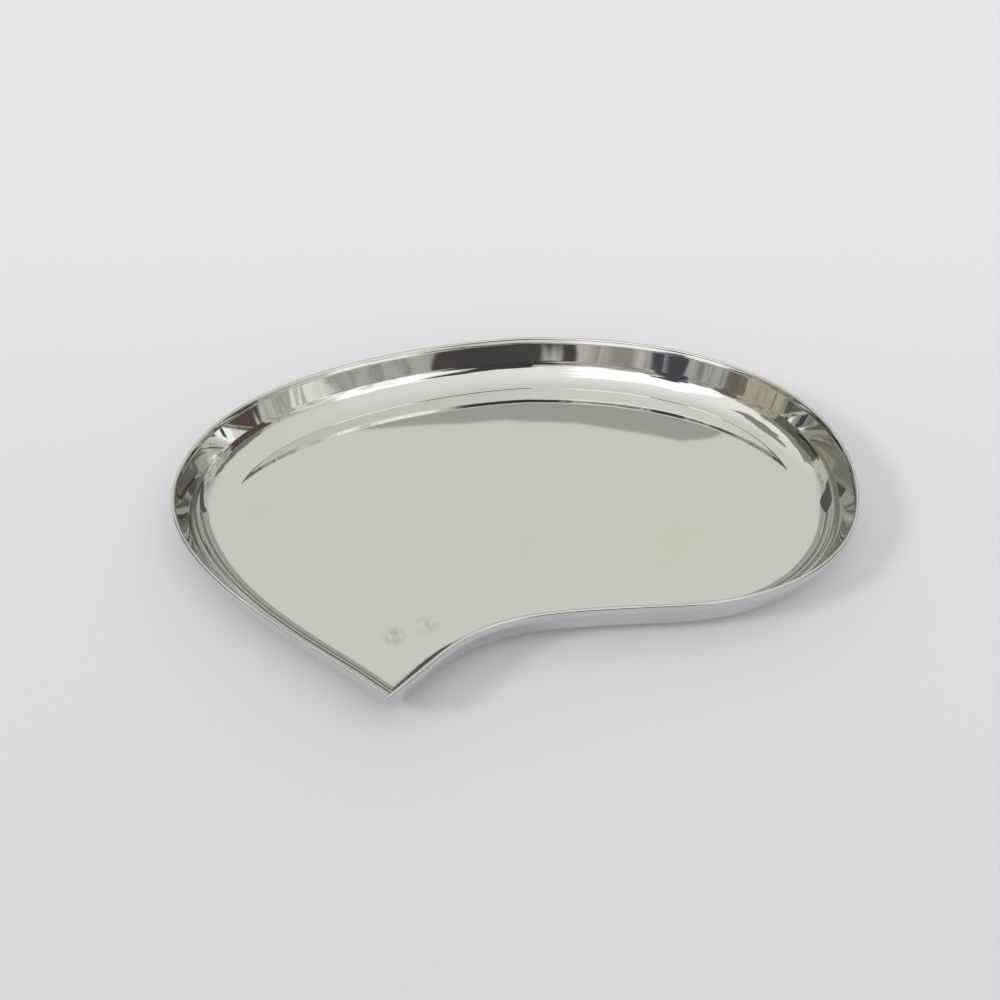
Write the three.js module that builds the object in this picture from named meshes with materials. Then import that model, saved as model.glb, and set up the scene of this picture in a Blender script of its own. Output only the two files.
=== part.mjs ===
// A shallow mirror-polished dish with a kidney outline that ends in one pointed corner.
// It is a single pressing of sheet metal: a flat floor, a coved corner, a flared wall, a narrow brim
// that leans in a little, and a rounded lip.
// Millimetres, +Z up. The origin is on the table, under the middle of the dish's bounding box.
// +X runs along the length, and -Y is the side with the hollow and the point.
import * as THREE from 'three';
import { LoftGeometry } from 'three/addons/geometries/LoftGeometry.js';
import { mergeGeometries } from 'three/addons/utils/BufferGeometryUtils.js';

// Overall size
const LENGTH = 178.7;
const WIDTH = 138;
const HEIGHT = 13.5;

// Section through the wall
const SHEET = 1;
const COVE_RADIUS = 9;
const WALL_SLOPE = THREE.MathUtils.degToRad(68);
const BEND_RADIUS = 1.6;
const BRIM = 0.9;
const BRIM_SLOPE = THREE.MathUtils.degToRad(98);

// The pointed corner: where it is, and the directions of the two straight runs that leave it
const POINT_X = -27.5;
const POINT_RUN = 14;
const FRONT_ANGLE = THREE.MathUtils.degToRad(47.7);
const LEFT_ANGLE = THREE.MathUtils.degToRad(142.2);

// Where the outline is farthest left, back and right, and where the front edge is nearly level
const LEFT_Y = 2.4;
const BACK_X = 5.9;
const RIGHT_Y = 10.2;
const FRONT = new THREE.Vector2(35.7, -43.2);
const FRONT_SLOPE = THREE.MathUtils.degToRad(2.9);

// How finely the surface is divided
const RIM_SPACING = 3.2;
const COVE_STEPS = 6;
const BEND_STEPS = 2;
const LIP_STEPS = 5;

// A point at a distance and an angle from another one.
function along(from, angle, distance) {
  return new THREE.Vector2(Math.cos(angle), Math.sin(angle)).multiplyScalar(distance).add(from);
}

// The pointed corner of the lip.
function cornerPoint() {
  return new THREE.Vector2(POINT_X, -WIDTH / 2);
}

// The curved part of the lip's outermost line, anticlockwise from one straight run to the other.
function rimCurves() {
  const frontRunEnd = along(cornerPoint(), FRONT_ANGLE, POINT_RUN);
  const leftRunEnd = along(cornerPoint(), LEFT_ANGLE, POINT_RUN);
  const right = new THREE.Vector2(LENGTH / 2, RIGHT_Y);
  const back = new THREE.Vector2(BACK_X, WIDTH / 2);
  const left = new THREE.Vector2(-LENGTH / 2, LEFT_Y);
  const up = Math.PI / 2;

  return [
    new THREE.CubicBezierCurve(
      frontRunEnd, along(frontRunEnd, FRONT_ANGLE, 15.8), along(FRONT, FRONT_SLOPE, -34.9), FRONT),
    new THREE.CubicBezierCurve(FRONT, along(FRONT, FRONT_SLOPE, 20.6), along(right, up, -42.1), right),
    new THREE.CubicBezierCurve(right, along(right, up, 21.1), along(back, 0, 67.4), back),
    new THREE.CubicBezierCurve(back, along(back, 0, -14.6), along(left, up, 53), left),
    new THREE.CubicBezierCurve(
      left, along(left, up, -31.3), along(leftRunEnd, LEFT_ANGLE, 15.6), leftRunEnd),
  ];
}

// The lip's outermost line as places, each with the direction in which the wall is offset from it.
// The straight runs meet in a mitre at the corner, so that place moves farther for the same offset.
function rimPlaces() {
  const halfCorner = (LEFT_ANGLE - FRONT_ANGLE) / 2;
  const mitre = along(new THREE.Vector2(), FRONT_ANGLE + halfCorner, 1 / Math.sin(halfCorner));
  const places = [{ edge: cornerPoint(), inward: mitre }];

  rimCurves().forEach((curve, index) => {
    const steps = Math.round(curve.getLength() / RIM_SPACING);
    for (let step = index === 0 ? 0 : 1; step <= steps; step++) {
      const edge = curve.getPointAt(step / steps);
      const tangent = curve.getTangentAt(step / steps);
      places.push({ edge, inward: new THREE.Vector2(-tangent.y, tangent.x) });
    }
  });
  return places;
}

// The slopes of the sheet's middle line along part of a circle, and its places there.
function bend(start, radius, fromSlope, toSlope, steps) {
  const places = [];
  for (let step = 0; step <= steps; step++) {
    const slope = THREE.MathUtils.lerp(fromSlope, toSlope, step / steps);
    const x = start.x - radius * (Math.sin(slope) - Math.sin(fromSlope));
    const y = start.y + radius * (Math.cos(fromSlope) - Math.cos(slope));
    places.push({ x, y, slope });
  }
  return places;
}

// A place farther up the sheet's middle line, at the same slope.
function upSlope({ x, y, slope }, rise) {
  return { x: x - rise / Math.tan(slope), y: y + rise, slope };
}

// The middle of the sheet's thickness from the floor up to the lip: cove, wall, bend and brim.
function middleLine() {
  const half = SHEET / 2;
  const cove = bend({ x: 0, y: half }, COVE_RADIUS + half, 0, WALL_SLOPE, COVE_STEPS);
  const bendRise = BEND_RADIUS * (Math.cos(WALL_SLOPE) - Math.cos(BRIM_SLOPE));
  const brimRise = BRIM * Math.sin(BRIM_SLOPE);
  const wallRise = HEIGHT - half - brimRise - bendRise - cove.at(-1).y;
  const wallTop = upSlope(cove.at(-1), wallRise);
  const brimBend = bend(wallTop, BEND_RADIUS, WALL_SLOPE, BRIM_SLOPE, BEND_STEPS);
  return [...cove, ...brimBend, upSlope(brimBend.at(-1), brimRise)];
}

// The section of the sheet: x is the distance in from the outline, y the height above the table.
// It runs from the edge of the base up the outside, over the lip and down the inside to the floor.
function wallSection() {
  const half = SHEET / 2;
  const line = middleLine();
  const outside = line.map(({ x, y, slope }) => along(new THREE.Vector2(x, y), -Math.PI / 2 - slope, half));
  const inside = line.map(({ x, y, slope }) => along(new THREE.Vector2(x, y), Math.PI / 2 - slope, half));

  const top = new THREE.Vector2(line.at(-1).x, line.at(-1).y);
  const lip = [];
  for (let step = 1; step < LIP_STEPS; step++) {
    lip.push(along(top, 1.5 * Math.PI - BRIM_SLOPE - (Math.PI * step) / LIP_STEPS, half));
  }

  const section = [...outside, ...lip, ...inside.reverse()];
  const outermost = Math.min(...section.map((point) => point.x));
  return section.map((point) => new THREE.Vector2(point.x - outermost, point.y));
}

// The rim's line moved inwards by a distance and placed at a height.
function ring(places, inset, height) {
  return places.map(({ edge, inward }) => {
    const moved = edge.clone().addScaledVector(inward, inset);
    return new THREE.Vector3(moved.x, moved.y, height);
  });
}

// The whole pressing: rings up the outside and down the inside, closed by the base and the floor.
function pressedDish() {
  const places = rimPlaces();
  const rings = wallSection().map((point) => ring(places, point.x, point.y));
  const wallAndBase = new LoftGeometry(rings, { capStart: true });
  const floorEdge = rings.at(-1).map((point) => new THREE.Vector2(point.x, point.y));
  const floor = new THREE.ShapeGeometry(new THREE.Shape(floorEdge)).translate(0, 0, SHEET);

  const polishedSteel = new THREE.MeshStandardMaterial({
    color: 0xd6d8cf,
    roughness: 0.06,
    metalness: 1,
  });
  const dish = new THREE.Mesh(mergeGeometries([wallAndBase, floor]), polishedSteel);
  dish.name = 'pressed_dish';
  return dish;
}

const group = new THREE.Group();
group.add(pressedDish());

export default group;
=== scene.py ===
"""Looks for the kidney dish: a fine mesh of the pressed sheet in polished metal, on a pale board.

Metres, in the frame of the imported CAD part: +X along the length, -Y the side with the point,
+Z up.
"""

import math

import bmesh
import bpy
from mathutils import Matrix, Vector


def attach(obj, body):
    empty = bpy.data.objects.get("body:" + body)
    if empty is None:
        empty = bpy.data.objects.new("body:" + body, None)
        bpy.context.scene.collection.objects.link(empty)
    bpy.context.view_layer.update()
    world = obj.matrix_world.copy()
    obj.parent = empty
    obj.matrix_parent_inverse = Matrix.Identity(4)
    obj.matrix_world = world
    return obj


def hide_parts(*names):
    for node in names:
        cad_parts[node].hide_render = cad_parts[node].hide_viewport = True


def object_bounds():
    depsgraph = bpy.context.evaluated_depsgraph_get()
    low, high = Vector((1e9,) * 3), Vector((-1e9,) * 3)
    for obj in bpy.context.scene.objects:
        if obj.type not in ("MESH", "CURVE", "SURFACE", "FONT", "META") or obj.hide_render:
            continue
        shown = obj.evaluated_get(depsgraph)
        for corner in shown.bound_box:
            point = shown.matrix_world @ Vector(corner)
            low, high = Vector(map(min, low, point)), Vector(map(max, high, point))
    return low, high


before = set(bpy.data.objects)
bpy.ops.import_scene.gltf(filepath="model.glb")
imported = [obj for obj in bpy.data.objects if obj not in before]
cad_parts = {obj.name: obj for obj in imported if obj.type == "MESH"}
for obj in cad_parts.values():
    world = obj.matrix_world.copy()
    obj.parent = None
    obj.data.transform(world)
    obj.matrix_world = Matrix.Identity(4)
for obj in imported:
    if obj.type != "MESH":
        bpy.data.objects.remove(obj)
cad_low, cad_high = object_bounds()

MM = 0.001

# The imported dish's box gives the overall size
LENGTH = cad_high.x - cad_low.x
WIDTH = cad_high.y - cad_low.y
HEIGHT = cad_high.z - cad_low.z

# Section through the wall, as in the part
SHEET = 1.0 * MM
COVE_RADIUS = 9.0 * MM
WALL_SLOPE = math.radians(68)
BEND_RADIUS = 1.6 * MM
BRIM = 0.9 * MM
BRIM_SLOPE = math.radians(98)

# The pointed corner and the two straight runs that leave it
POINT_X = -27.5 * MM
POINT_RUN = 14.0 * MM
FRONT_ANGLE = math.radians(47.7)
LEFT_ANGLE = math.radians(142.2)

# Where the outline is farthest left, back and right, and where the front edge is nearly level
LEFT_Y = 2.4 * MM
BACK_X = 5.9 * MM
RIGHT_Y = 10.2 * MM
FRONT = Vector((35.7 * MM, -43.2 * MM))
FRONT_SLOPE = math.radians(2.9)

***

WORK TO BE COMPLETED:
Give back the listing exactly, please, from its first line to the line containing "const LIP_STEPS = 5;", inclusive, and nothing past that line.

EXERCISE RESULT:
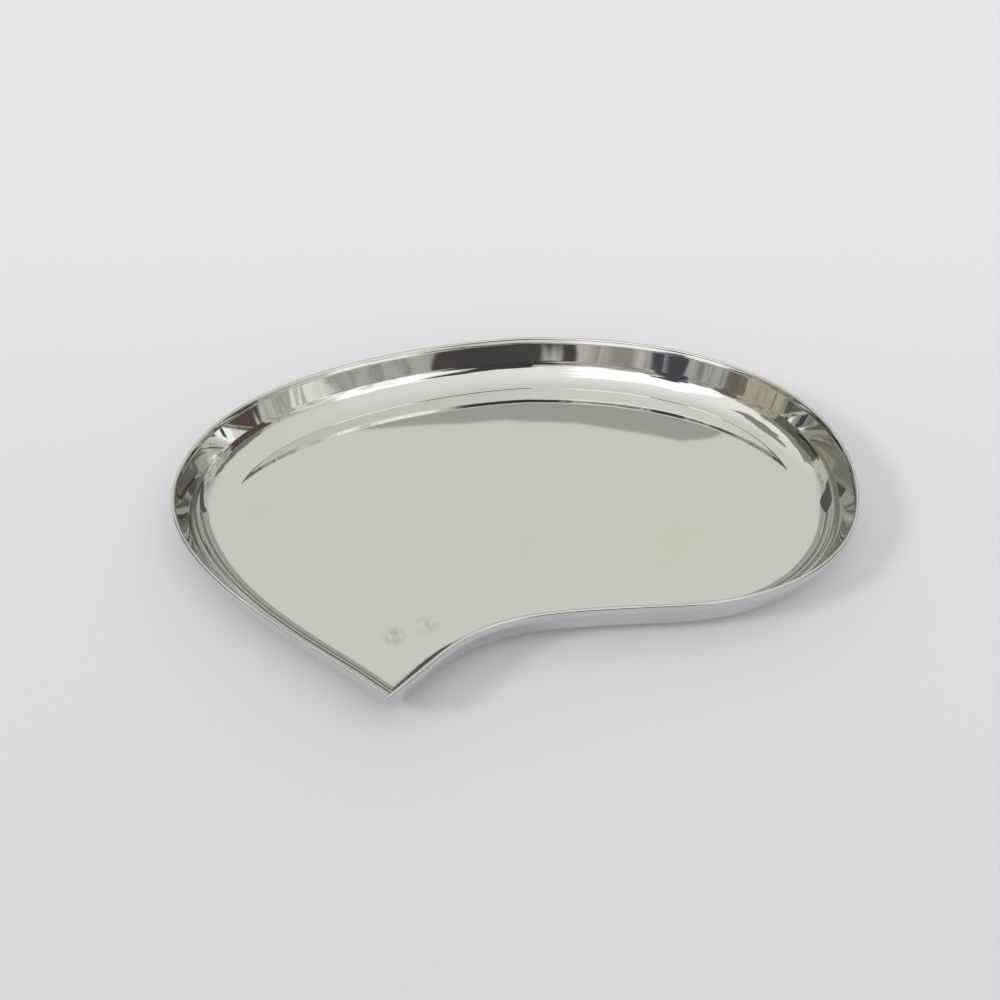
Write the three.js module that builds the object in this picture from named meshes with materials. Then import that model, saved as model.glb, and set up the scene of this picture in a Blender script of its own. Output only the two files.
=== part.mjs ===
// A shallow mirror-polished dish with a kidney outline that ends in one pointed corner.
// It is a single pressing of sheet metal: a flat floor, a coved corner, a flared wall, a narrow brim
// that leans in a little, and a rounded lip.
// Millimetres, +Z up. The origin is on the table, under the middle of the dish's bounding box.
// +X runs along the length, and -Y is the side with the hollow and the point.
import * as THREE from 'three';
import { LoftGeometry } from 'three/addons/geometries/LoftGeometry.js';
import { mergeGeometries } from 'three/addons/utils/BufferGeometryUtils.js';

// Overall size
const LENGTH = 178.7;
const WIDTH = 138;
const HEIGHT = 13.5;

// Section through the wall
const SHEET = 1;
const COVE_RADIUS = 9;
const WALL_SLOPE = THREE.MathUtils.degToRad(68);
const BEND_RADIUS = 1.6;
const BRIM = 0.9;
const BRIM_SLOPE = THREE.MathUtils.degToRad(98);

// The pointed corner: where it is, and the directions of the two straight runs that leave it
const POINT_X = -27.5;
const POINT_RUN = 14;
const FRONT_ANGLE = THREE.MathUtils.degToRad(47.7);
const LEFT_ANGLE = THREE.MathUtils.degToRad(142.2);

// Where the outline is farthest left, back and right, and where the front edge is nearly level
const LEFT_Y = 2.4;
const BACK_X = 5.9;
const RIGHT_Y = 10.2;
const FRONT = new THREE.Vector2(35.7, -43.2);
const FRONT_SLOPE = THREE.MathUtils.degToRad(2.9);

// How finely the surface is divided
const RIM_SPACING = 3.2;
const COVE_STEPS = 6;
const BEND_STEPS = 2;
const LIP_STEPS = 5;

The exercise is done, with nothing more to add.